After Dvorak’s great concerto appeared, Herbert’s work suffered by comparison. Tully Potter’s booklet note suggests that it was forgotten until Julian Lloyd Webber revived it in the mid-1980s but, in fact, it never disappeared completely from the repertoire and there is a venerable old performance from 1957 on Mercury by Georges Miquelle, supported by the Eastman Rochester Orchestra under Howard Hanson, to prove it. These days, apart from the Harrell and Kosower performances we also have Lloyd-Webber’s 1986 performance (coupled with the Sullivan concerto), a newer one by Gautier Capucon (review) and versions by James Kreger (review) and Yo-Yo Ma - all coupled with the Dvorak second concerto. The Miquelle performance has long been a favourite of mine and is still available – now also on Naxos (download only). The old Mercury single microphone recording technique produced results that still sound astonishingly good – even in the (usually disastrous) form of electronically re-processed stereo. Ma’s performance, with the New York Philharmonic under Kurt Masur, came out in 1995 and was very well-received so I decided to compare Kosower with both Ma and Miquelle.

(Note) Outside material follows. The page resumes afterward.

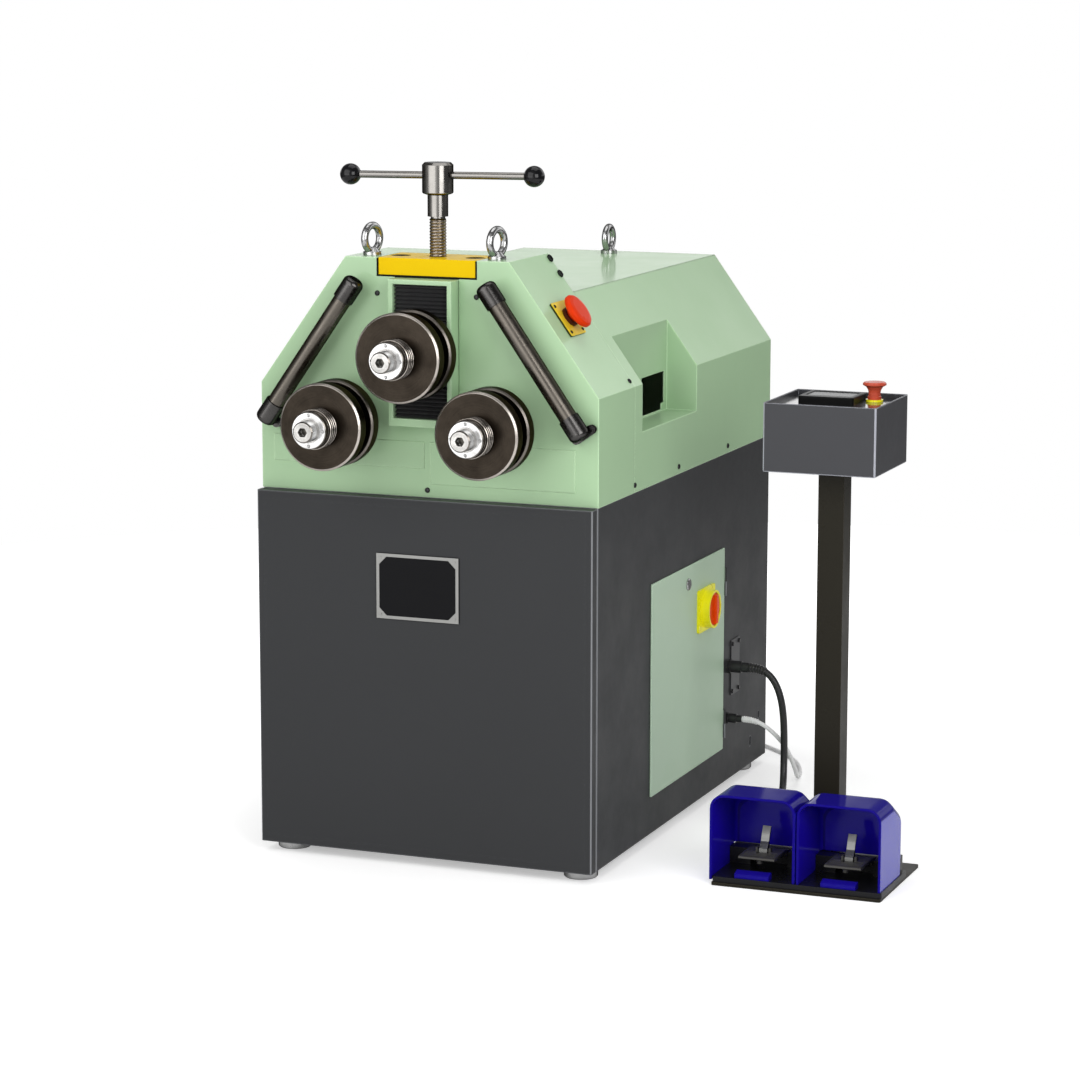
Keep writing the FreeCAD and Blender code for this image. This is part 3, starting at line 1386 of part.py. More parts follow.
def pedestal_stop_button():
    body = new_body("pedestal_stop_button", "pedestal_stop_side", "pedestal_stop_along",
                    "box_high - box_recess")
    turned(body, [[("0", "-2"), ("11.3", "-2"), ("11.3", "9"), ("10", "10"), ("10", "16"),
                   ("11", "20"), ("14", "25"), ("19.5", "28"), ("19.5", "31"), ("17.5", "33"),
                   ("0", "33.5")]])


# ------------------------------------------------------------------ foot pedal

def guard_spans():
    """Outer left and right side of each guard."""
    return [("guard_left", "guard_gap_left"), ("guard_gap_right", "guard_right")]


def pedal_base():
    body = new_body("pedal_base")
    pad(body, "XY_Plane", [rectangle("pedal_left", "pedal_front", "pedal_right", "pedal_back")],
        "foot_plate", "pedal_top")
    round_edges(body, "6", along("z"))
    # casing behind each treadle, and cheeks beside it that carry its axle
    clear = "guard_wall + 0.3"
    for centre, (left, right) in zip(("left_tread", "right_tread"), guard_spans()):
        pad(body, "XY_Plane", [rectangle("%s + %s" % (left, clear), "axle_along + 11",
                                         "%s - (%s)" % (right, clear), "pedal_back - 4")],
            "pedal_top", "guard_skirt - 1")
        sides = [("%s + %s" % (left, clear), centre + " - tread_half - 1"),
                 (centre + " + tread_half + 1", "%s - (%s)" % (right, clear))]
        for near, far in sides:
            pad(body, "XY_Plane", [rectangle(near, "axle_along - 10", far, "axle_along + 11")],
                "pedal_top", "guard_skirt - 1")
        pad(body, "YZ_Plane", [circle("axle_along", "axle_up", "tread_axle")],
            centre + " - tread_half - 2", centre + " + tread_half + 2")


def guard_outline(left, right, high, corner):
    return [(left, "pedal_top"), (right, "pedal_top"), (right, high + " - " + corner),
            (right + " - " + corner, high), (left + " + " + corner, high),
            (left, high + " - " + corner)]


def upper_edges(long):
    """Chooses edges of one length that run front to back above the guards' feet."""
    foot = number("pedal_top") + 1

    def test(edge):
        box = edge.BoundBox
        return (box.XLength < 1e-6 and box.ZLength < 1e-6 and box.ZMin > foot
                and abs(box.YLength - long) < 1e-6)
    return test


def pedal_guards():
    body = new_body("pedal_guards")
    outer = [guard_outline(left, right, "guard_high", "guard_corner")
             for left, right in guard_spans()]
    pad(body, "XZ_Plane", outer, "guard_front", "guard_back")
    round_edges(body, "guard_bend", upper_edges(number("guard_back - guard_front")))
    # slope down to the back
    wedge = [("guard_crest", "guard_high"), ("guard_back", "guard_low_back"),
             ("guard_back + 5", "guard_low_back"), ("guard_back + 5", "guard_high + 1"),
             ("guard_crest", "guard_high + 1")]
    pocket(body, "YZ_Plane", [wedge], "guard_left - 1", "guard_right + 1")
    # room for the shoe, lower under the slope
    inner = [guard_outline(left + " + guard_wall", right + " - guard_wall",
                           "guard_high - guard_wall", "guard_corner") for left, right in guard_spans()]
    pocket(body, "XZ_Plane", inner, "guard_front", "guard_crest - guard_wall")
    round_edges(body, "guard_bend - guard_wall",
                upper_edges(number("guard_crest - guard_wall - guard_front")))
    low = [rectangle(left + " + guard_wall", "pedal_top", right + " - guard_wall",
                     "guard_low_back - guard_wall") for left, right in guard_spans()]
    pocket(body, "XZ_Plane", low, "guard_crest - guard_wall", "guard_back - guard_wall")
    # skirt cut away over the casing
    pocket(body, "YZ_Plane", [rectangle("axle_along - 10", "pedal_top", "guard_back", "guard_skirt")],
           "guard_left - 1", "guard_right + 1")
    # sloped toe ledges behind the open fronts
    for centre in ("left_tread", "right_tread"):
        ledge = [("pedal_front + 2", "pedal_top"), ("pedal_front + 18", "pedal_top"),
                 ("pedal_front + 18", "pedal_top + 9"), ("pedal_front + 6", "pedal_top + 7")]
        pad(body, "YZ_Plane", [ledge], centre + " - tread_half + 1.5", centre + " + tread_half - 1.5")


def treadle(hand):
    centre = hand + "_tread"
    body = new_body(hand + "_treadle")
    left = centre + " - tread_half"
    right = centre + " + tread_half"
    plate = [("tread_front", "tread_up + 2"), ("tread_front + 3", "tread_up + 0.5"),
             ("axle_along - 18", "tread_up + 0.5"), ("axle_along - 5", "axle_up - 6"),
             ("axle_along + 5", "axle_up - 6"), ("axle_along + 7", "axle_up"),
             ("axle_along + 4", "tread_up + 2"), ("axle_along - 14", "tread_up + 6"),
             ("tread_front + 5", "tread_up + 6"), ("tread_front", "tread_up + 5")]
    pad(body, "YZ_Plane", [plate], left, right)
    # stem under the plate that works the contact
    pad(body, "XY_Plane", [circle(centre, "latch_along - 22", "5")], "tread_up - 9", "tread_up + 2")
    pocket(body, "YZ_Plane", [circle("axle_along", "axle_up", "tread_axle + 0.05")], left, right)
    groove = pocket(body, "XY_Plane", [rectangle(left + " + 4", "tread_front + 10", right + " - 4",
                                                 "tread_front + 12")], "tread_up + 5", "tread_up + 6")
    repeat_along(body, groove, "Y_Axis", "24", 5)
    # window in which the latch lever tips, and the lugs with its pin
    pocket(body, "XY_Plane", [centred(centre, "latch_along", "9.5", "12")],
           "tread_up - 4", "tread_up + 7")
    for side in (-1, 1):
        inner = "%s + %g" % (centre, 9.5 * side)
        outer = "%s + %g" % (centre, 13 * side)
        low, high = (inner, outer) if side == 1 else (outer, inner)
        pad(body, "YZ_Plane", [rectangle("latch_along - 5", "tread_up + 5", "latch_along + 5",
                                         "latch_up + 6")], low, high)
    pad(body, "YZ_Plane", [circle("latch_along", "latch_up", "2")],
        centre + " - 10.5", centre + " + 10.5")


def latch(hand):
    """Toe lever: a bent strip that leans back, bored for its pin."""
    centre = hand + "_tread"
    body = new_body(hand + "_latch")
    strip = [("latch_along - 6", "latch_up - 4"), ("latch_along - 3", "latch_up - 5.5"),
             ("latch_along + 5", "latch_up - 3"), ("latch_along + 6", "latch_up + 5"),
             ("latch_along + 8", "latch_up + 15"), ("latch_along + 12", "latch_up + 26"),
             ("latch_along + 18", "latch_up + 37"), ("latch_along + 15.5", "latch_up + 39"),
             ("latch_along + 9", "latch_up + 27"), ("latch_along + 4", "latch_up + 15"),
             ("latch_along - 5", "latch_up + 4")]
    left = centre + " - latch_half"
    right = centre + " + latch_half"
    pad(body, "YZ_Plane", [strip], left, right)
    pocket(body, "YZ_Plane", [circle("latch_along", "latch_up", "2.05")], left, right)


# ------------------------------------------------------------------ the machine

def build():
    fill_sheet()
    cabinet_shell()
    cabinet_front_panel()
    badge_plate()
    cabinet_feet()
    main_frame()
    slide_frame()
    bridge()
    bridge_screws()
    lower_bearings()
    gearmotor()
    front_hood()
    rear_hood()
    eye_bolts()
    guide_bars()
    carriage()
    carriage_bearings()
    bellows("upper_bellows", "upper_up + nose_tall / 2", "slide_open_high", 6)
    bellows("lower_bellows", "slide_open_low", "upper_up - nose_tall / 2", 6)
    lift_screw()
    tommy_bar()
    roll_set("upper", "0", "upper_up", "upper_roll", "carriage_back + 7")
    roll_set("left", "-lower_side", "lower_up", "lower_roll", "gear_back + 5")
    roll_set("right", "lower_side", "lower_up", "lower_roll", "gear_back + 5")
    gears()
    hood_stop()
    side_door()
    switch_parts()
    door_lock()
    switchgear()
    gland_plate()
    cords()
    mains_coil()
    mains_plug()
    pedestal_stand()
    control_box()
    control_panel()
    display_unit()
    pedestal_stop_button()
    pedal_base()
    pedal_guards()
    for hand in ("left", "right"):
        treadle(hand)
        latch(hand)
    doc.recompute()


def check():
    """Every feature computed, every cut removed material, every shape whole."""
    faults = [item.Name + " in " + item.Label for item in doc.Objects
              if {"Invalid", "Error"} & set(item.State)]
    for item in doc.Objects:
        if item.TypeId == "PartDesign::Pocket":
            before = item.BaseFeature.Shape.Volume
            if item.Shape.Volume > before - 1e-3:
                faults.append(item.Name + " cuts nothing in " + item.getParent().Label)
    for item in parts:
        if item.Shape.isNull() or not item.Shape.isValid():
            faults.append(item.Label + " has no valid shape")
    if faults:
        raise ValueError("; ".join(faults))


def write():
    os.makedirs("parts", exist_ok=True)
    for item in parts:
        item.Shape.exportStep("parts/%s.step" % item.Label)
    print(len(parts), "sub-parts written")


build()
check()
write()
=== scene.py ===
"""Ring roller: the finish of every surface, small fasteners and trim, cables and the studio."""
import bmesh
import bpy
import math
from mathutils import Matrix, Vector

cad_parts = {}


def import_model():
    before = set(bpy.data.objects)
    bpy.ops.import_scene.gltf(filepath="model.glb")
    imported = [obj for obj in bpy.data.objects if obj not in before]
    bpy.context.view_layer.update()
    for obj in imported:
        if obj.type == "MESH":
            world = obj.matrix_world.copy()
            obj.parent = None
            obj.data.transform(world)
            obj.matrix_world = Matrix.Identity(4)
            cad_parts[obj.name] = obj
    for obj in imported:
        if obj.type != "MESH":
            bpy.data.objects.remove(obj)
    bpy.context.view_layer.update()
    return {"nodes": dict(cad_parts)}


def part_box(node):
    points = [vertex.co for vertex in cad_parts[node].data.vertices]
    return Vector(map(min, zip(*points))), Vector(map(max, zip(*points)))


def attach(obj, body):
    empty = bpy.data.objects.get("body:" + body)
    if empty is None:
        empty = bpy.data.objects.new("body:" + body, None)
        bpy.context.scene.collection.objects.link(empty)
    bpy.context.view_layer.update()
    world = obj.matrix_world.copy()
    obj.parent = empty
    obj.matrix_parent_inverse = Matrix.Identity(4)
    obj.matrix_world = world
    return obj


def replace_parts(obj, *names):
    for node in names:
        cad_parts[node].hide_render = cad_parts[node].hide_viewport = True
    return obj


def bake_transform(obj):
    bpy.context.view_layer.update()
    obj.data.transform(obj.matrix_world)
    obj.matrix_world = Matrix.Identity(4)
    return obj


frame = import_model()
nodes = frame["nodes"]

MM = 0.001
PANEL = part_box("cabinet_front_panel")
MIDDLE = (PANEL[0].x + PANEL[1].x) / 2
HOOD_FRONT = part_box("front_hood")[0].y


def at(x, y, z):
    """A point in metres, from millimetres right of the mid-plane, behind the hood front and up."""
    return Vector((MIDDLE + x * MM, HOOD_FRONT + y * MM, z * MM))


# ------------------------------------------------------------------ materials

def shade(colour, factor):
    return tuple(min(1.0, channel * factor) for channel in colour)


class Graph:
    """Shader nodes under construction."""

    def __init__(self, tree):
        self.tree = tree

    def node(self, kind, inputs=(), **settings):
        made = self.tree.nodes.new(kind)
        for key, value in settings.items():
            setattr(made, key, value)
        for key, value in dict(inputs).items():
            self.join(value, made.inputs[key])
        return made

    def join(self, value, socket):
        if isinstance(value, bpy.types.NodeSocket):
            self.tree.links.new(value, socket)
        elif hasattr(value, "__len__") and socket.type == "RGBA":
            socket.default_value = (*value[:3], 1)
        else:
            socket.default_value = value

    def maths(self, operation, *values):
        return self.node("ShaderNodeMath", dict(enumerate(values)), operation=operation).outputs[0]

    def vector(self, operation, *values):
        made = self.node("ShaderNodeVectorMath", dict(enumerate(values)), operation=operation)
        return made.outputs["Value" if operation in ("LENGTH", "DOT_PRODUCT") else "Vector"]

    def split(self, value):
        made = self.node("ShaderNodeSeparateXYZ", {0: value})
        return made.outputs[0], made.outputs[1], made.outputs[2]

    def span(self, value, low, high, start=0.0, end=1.0):
        """Maps value, from start to end, onto low to high."""
        inputs = {"Value": value, "From Min": start, "From Max": end, "To Min": low, "To Max": high}
        return self.node("ShaderNodeMapRange", inputs, clamp=True).outputs["Result"]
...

As with the comparison between Harrell and Kosower all three cellists sound strikingly similar in tone – with Kosower and Miquelle barely distinguishable in places. In fact I could only identify the Miquelle performance by the slight raggedness in the string sound of the older recording. Ma has a slightly greater rasp to his sound and, of the three, Kosower tends to play with most legato. Kosower’s orchestral soundstage is, as with the first concerto, recessed behind the soloist with Miquelle’s less so. Like Harrell, Ma is more in the plane of the orchestra and there is a better stereo spread and slightly more detail in his recording. Timings suggest that the first movements are very similar. Whilst this is true it masks the fact that there is greater variation of speed in Ma’s performance.

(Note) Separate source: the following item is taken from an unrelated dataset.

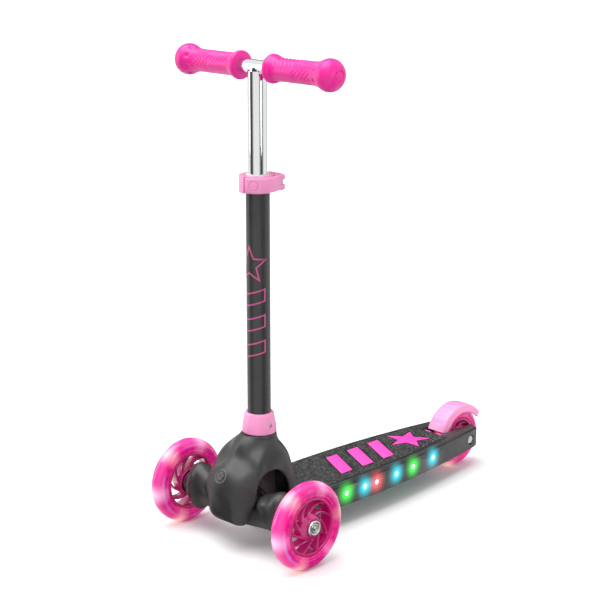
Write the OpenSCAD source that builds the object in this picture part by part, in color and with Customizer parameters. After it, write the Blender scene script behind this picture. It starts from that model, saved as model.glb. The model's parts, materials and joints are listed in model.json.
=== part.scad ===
// Three-wheeled kick scooter for small children, with lean-to-steer front truck,
// height-adjustable handlebar, light-up wheels and deck, and a foot brake.
// Millimetres. +X forward, +Y to the rider's left, +Z up. Z = 0 is the ground, and
// X = 0 is midway between the rearmost and foremost points of the wheels.

/* [Wheels] */
// Diameter of each front wheel
front_wheel_d = 120; // [100:1:125]
// Diameter of the rear wheel
rear_wheel_d = 90; // [80:1:92]
// Width of the tyres
tyre_w = 24; // [22:1:26]
// Distance between the middles of the two front wheels
track_w = 239; // [232:1:260]
// Swirl spokes in each front wheel
spoke_count = 9; // [6:1:11]
// Swirl spokes in the rear wheel
rear_spoke_count = 8; // [6:1:9]

/* [Deck] */
// Widest part of the deck
deck_w = 114; // [108:1:124]
// Height of the deck's top above the ground
deck_top_z = 64.6; // [62:0.2:67]
// Height of the deck's moulded body
deck_h = 34; // [30:1:34]
// Wall thickness of the deck moulding
deck_wall = 3.5; // [3:0.1:4]
// Thickness of the anti-slip mat
mat_t = 1.2; // [0.8:0.1:2]

/* [Handlebar] */
// Height of the crossbar's axis above the ground
bar_z = 646; // [620:1:666]
// Distance between the outer ends of the two grips
bar_w = 294; // [280:1:310]
// Diameter of the crossbar
bar_d = 18; // [16:0.5:19]
// Diameter of the chromed stem
stem_d = 25.4; // [24:0.1:26]
// Wall thickness of the bar and stem tubes
bar_wall = 1.4; // [1:0.1:2]

/* [Column] */
// Diameter of the fixed lower column
column_d = 31.8; // [31.8:0.1:33]
// Height of the column's upper end
column_top_z = 505; // [480:1:520]
// Height of the quick-release clamp
clamp_h = 22; // [20:1:24]

/* [Steering] */
// Lean of the steering pin away from vertical
kingpin_angle = 45; // [45:1:50]
// Diameter of the steering pin
kingpin_d = 10; // [8:0.5:11]

/* [Brake] */
// Thickness of the brake fender
fender_t = 3; // [2.4:0.1:3.2]
// Half width of the brake fender
fender_half_w = 18; // [16:0.5:18.5]

/* [Hidden] */
$fn = 64;
eps = 0.01;

// Colours
hot_pink = "#f01fa0";
pale_pink = "#ff8fc6";
clear_pink = "#ff4fb4";
deep_pink = "#c0157a";
graphite = "#3c3e40";
near_black = "#1f2021";
chrome = "#d4d8dc";
steel = "#9aa0a6";

// Wheel positions
front_r = front_wheel_d / 2;
rear_r = rear_wheel_d / 2;
front_axle_x = 215;
front_axle_z = front_r;
wheel_y = track_w / 2;
rear_axle_x = -230;
rear_axle_z = rear_r;
axle_r = 4;
run = 0.05;

// Bearing and hub layout, measured along the axle from the wheel's middle
bearing_r = 11;
bearing_w = 7;
bearing_in = 4;
hub_r = 19;
hub_half = 11.5;
rim_t = 3.5;
front_rim_r = front_r - 21;
rear_rim_r = rear_r - 16;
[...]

I II III Ma 8:14 6:49 5:39 Kosower 8.12 7.35 6.44 Miquelle 8.13 8.17 6.35
The main differences are in the middle and last movements. Like Harrell, Ma is slightly more characterful than Kosower – but he doesn’t have it all his own way. Kosower pulls the music back a little more and acquits himself extremely well with some especially lovely hushed playing in the slow movement. Miquelle achieves much the same but slowing to a greater extent. Here it is also interesting to compare the orchestral strings - the Ulster orchestra has the purer sound but the New York Philharmonic has the greater intensity and variety. In the last movement Miquelle and Kosower adopt similar speeds but, as in the slow movement, Kosower tends to pull back slightly more. Ma and Masur set off faster and maintain the momentum – with some very fast and accurate virtuoso playing from the soloist in the scampering passage towards the end.

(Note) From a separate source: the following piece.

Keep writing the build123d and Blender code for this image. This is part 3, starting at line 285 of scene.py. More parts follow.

In the final analysis these are all splendid performances and recordings and, given the similarities, it is difficult to go wrong with any of them, although I suppose the old Mercury recording must now yield to the newer ones. Also I feel that Ma, like Harrell, is just that little bit more characterful than Kosower. On the other hand your choice may be dictated by the choice of coupling or your budget - Harrell’s disc will set you back 2-3 times as much as Kosower’s. In any event this new Naxos disc of concertos that should be better known is very acceptable indeed at budget price.